De in Parijs gevestigde denktank raadt de EU aan om de begrotingsregels voor lidstaten aan te passen. Daarbij moeten de doelstellingen minder ingewikkeld zijn en meer gericht op de lange termijn. Waar nodig zouden de regels per land ook niet hetzelfde hoeven te zijn. Ook om een herhaling te voorkomen van de fouten die zijn gemaakt in de nasleep van de financiële crisis van 2008. Destijds werden regeringen volgens de OESO tot schadelijke bezuinigen gedwongen die de toch al zwakke economieën in de problemen brachten.

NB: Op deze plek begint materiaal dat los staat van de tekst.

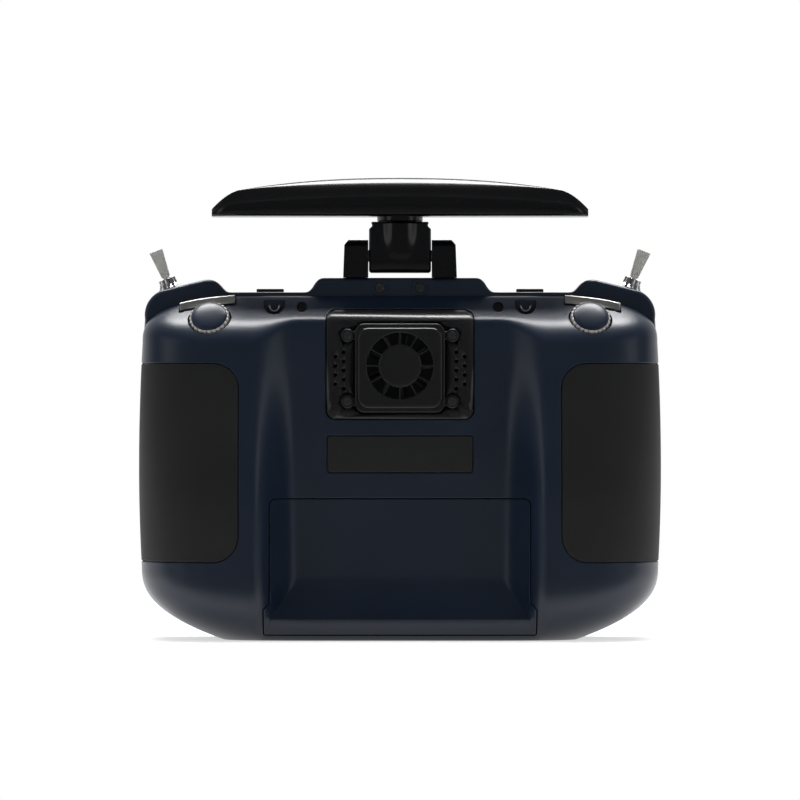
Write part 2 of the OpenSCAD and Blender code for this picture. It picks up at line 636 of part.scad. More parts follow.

De EU-regels zijn bedoeld om een opeenstapeling van schulden te voorkomen. In de bestaande regels geldt dat een overheidstekort niet meer dan 3 procent mag bedragen. Verder mag de staatsschuld niet meer dan 60 procent van het bruto binnenlands product zijn. Door de crisisuitgaven is de schuldquote tot recordhoogte gestegen.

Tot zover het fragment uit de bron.